30 июня 1826 года Верховный уголовный суд большинством голосов вынес Павлу Пестелю и еще четверым заговорщикам — Кондратию Рылееву, Сергею Муравьеву-Апостолу, Михаилу Бестужеву-Рюмину и Петру Каховскому — смертный приговор. Согласно приговору, «за преступления, сими лицами соделанные, на основании воинского устава (1716 года) артикула 19 казнить их смертию, четвертовать».
5 июля вина Пестеля была конкретизирована. «Главные виды» его преступлений состояли в том, что он, «по собственному его признанию, имел умысел на цареубийство, изыскивал к тому средства, избирал и назначал лица к совершению оного, умышлял на истребление императорской фамилии и с хладнокровием исчислял всех ее членов, на жертву обреченных, и возбуждал к тому других, учреждал и с неограниченною властию управлял Южным тайным обществом, имевшим целию бунт и введение республиканского правления, составлял планы, уставы, конституцию, возбуждал и приуготовлял к бунту, участвовал в умысле отторжения областей от империи и принимал деятельнейшие меры к распространению общества привлечением других».
Давно замечено, что приговор руководителю южан, составленный Михаилом Сперанским — своеобразным «злым гением» семьи Пестелей, — был неадекватно жесток.
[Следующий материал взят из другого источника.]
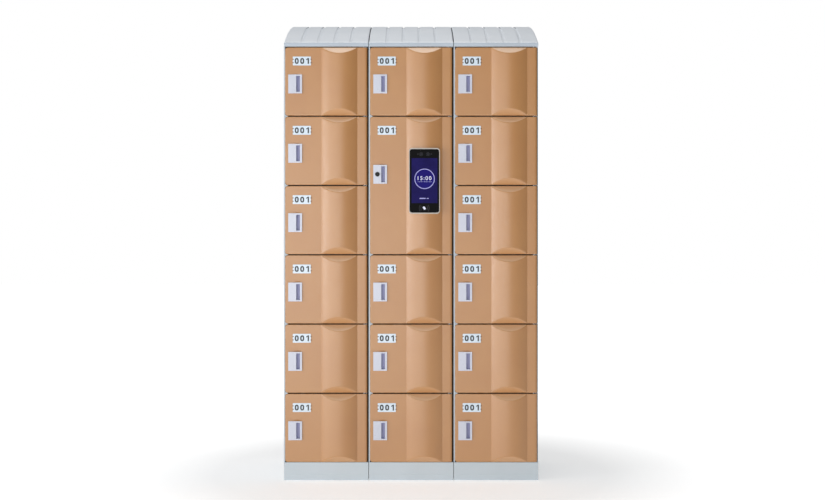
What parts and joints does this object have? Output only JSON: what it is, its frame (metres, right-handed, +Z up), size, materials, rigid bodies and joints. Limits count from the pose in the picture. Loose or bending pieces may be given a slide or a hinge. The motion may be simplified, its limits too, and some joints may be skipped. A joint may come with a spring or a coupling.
{
  "type": "parcel locker",
  "caption": "Free-standing bank of moulded parcel lockers with hinged doors, finger pulls, sloping ribbed caps and a control door with a touch terminal.",
  "frame": {"origin": "middle of the footprint, on the floor", "axes": "+X to the right seen from the front, +Y towards the back, +Z up; the doors face -Y"},
  "size_m": [1.1396, 0.5354, 2.1108],
  "materials": {
    "door_abs": "satin moulded",
    "body_abs": "satin moulded",
    "cap_abs": "fine matt grain",
    "plinth_abs": "satin moulded",
    "pull_abs": "gloss moulded",
    "rod_steel": "bright drawn",
    "lock_steel": "dark plated",
    "key_black": "satin black",
    "terminal_shell": "fine satin",
    "terminal_glass": "polished, black behind",
    "box_grey": "powder coated"
  },
  "bodies": {
    "carcass": {"plinth_a": "plinth_abs", "cap_a": "cap_abs", "side_a_left": "body_abs", "side_a_right": "body_abs", "shelves_a": "body_abs", "hinge_rod_a": "rod_steel", "lock_strip_a": "lock_steel", "plinth_b": "plinth_abs", "cap_b": "cap_abs", "side_b_left": "body_abs", "side_b_right": "body_abs", "shelves_b": "body_abs", "hinge_rod_b": "rod_steel", "lock_strip_b": "lock_steel", "plinth_c": "plinth_abs", "cap_c": "cap_abs", "side_c_left": "body_abs", "side_c_right": "body_abs", "shelves_c": "body_abs", "hinge_rod_c": "rod_steel", "lock_strip_c": "lock_steel", "controller_box": "box_grey", "power_supply": "box_grey"},
    "door_a1": {"door_a1": "door_abs", "pull_a1": "pull_abs"},
    "door_a2": {"door_a2": "door_abs", "pull_a2": "pull_abs"},
    "door_a3": {"door_a3": "door_abs", "pull_a3": "pull_abs"},
    "door_a4": {"door_a4": "door_abs", "pull_a4": "pull_abs"},
    "door_a5": {"door_a5": "door_abs", "pull_a5": "pull_abs"},
    "door_a6": {"door_a6": "door_abs", "pull_a6": "pull_abs"},
    "door_b1": {"door_b1": "door_abs", "pull_b1": "pull_abs"},
    "door_b4": {"door_b4": "door_abs", "pull_b4": "pull_abs"},
    "door_b5": {"door_b5": "door_abs", "pull_b5": "pull_abs"},
    "door_b6": {"door_b6": "door_abs", "pull_b6": "pull_abs"},
    "control_door": {"control_door": "door_abs", "control_pull": "pull_abs", "terminal_housing": "terminal_shell", "terminal_screen": "terminal_glass"},
    "key_lock": {"key_lock": "key_black"},
    "door_c1": {"door_c1": "door_abs", "pull_c1": "pull_abs"},
    "door_c2": {"door_c2": "door_abs", "pull_c2": "pull_abs"},
    "door_c3": {"door_c3": "door_abs", "pull_c3": "pull_abs"},
    "door_c4": {"door_c4": "door_abs", "pull_c4": "pull_abs"},
    "door_c5": {"door_c5": "door_abs", "pull_c5": "pull_abs"},
    "door_c6": {"door_c6": "door_abs", "pull_c6": "pull_abs"}
  },
  "joints": [
    {"name": "hinge_a1", "type": "hinge", "parent": "carcass", "child": "door_a1", "pos_m": [-0.206, -0.22275, 1.7835], "axis": [0, 0, 1], "range_deg": [0, 110]},
    {"name": "hinge_a2", "type": "hinge", "parent": "carcass", "child": "door_a2", "pos_m": [-0.206, -0.22275, 1.4735], "axis": [0, 0, 1], "range_deg": [0, 110]},
    {"name": "hinge_a3", "type": "hinge", "parent": "carcass", "child": "door_a3", "pos_m": [-0.206, -0.22275, 1.1635], "axis": [0, 0, 1], "range_deg": [0, 110]},
    {"name": "hinge_a4", "type": "hinge", "parent": "carcass", "child": "door_a4", "pos_m": [-0.206, -0.22275, 0.8535], "axis": [0, 0, 1], "range_deg": [0, 110]},
    {"name": "hinge_a5", "type": "hinge", "parent": "carcass", "child": "door_a5", "pos_m": [-0.206, -0.22275, 0.5435], "axis": [0, 0, 1], "range_deg": [0, 110]},
    {"name": "hinge_a6", "type": "hinge", "parent": "carcass", "child": "door_a6", "pos_m": [-0.206, -0.22275, 0.2335], "axis": [0, 0, 1], "range_deg": [0, 110]},
    {"name": "hinge_b1", "type": "hinge", "parent": "carcass", "child": "door_b1", "pos_m": [0.174, -0.22275, 1.7835], "axis": [0, 0, 1], "range_deg": [0, 110]},
    {"name": "hinge_b4", "type": "hinge", "parent": "carcass", "child": "door_b4", "pos_m": [0.174, -0.22275, 0.8535], "axis": [0, 0, 1], "range_deg": [0, 110]},
    {"name": "hinge_b5", "type": "hinge", "parent": "carcass", "child": "door_b5", "pos_m": [0.174, -0.22275, 0.5435], "axis": [0, 0, 1], "range_deg": [0, 110]},
    {"name": "hinge_b6", "type": "hinge", "parent": "carcass", "child": "door_b6", "pos_m": [0.174, -0.22275, 0.2335], "axis": [0, 0, 1], "range_deg": [0, 110]},
    {"name": "hinge_control", "type": "hinge", "parent": "carcass", "child": "control_door", "pos_m": [0.174, -0.22275, 1.3185], "axis": [0, 0, 1], "range_deg": [0, 110]},
    {"name": "key_turn", "type": "hinge", "parent": "control_door", "child": "key_lock", "pos_m": [-0.15085, -0.22275, 1.368], "axis": [0, 1, 0], "range_deg": [0, 90]},
    {"name": "hinge_c1", "type": "hinge", "parent": "carcass", "child": "door_c1", "pos_m": [0.554, -0.22275, 1.7835], "axis": [0, 0, 1], "range_deg": [0, 110]},
    {"name": "hinge_c2", "type": "hinge", "parent": "carcass", "child": "door_c2", "pos_m": [0.554, -0.22275, 1.4735], "axis": [0, 0, 1], "range_deg": [0, 110]},
    {"name": "hinge_c3", "type": "hinge", "parent": "carcass", "child": "door_c3", "pos_m": [0.554, -0.22275, 1.1635], "axis": [0, 0, 1], "range_deg": [0, 110]},
    {"name": "hinge_c4", "type": "hinge", "parent": "carcass", "child": "door_c4", "pos_m": [0.554, -0.22275, 0.8535], "axis": [0, 0, 1], "range_deg": [0, 110]},
    {"name": "hinge_c5", "type": "hinge", "parent": "carcass", "child": "door_c5", "pos_m": [0.554, -0.22275, 0.5435], "axis": [0, 0, 1], "range_deg": [0, 110]},
    {"name": "hinge_c6", "type": "hinge", "parent": "carcass", "child": "door_c6", "pos_m": [0.554, -0.22275, 0.2335], "axis": [0, 0, 1], "range_deg": [0, 110]}
  ]
}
Конечно, составляя его, Сперанский исполнял «высочайшую» волю. Однако, исполняя эту волю, он проявил немалую изобретательность: в отличие от четырех казненных вместе с ним Пестель не участвовал ни в подготовке, ни в ходе реальных восстаний. По мнению Андрея Розена, «осуждение Пестеля» было «противно правосудию». А Николай Тургенев утверждал, что «правительство» осудило руководителя южан «не потому, что он совершил некое политическое преступление, а потому, что его считали самым влиятельным из тех, кто, по мнению властей, должен был принимать участие в тайных обществах».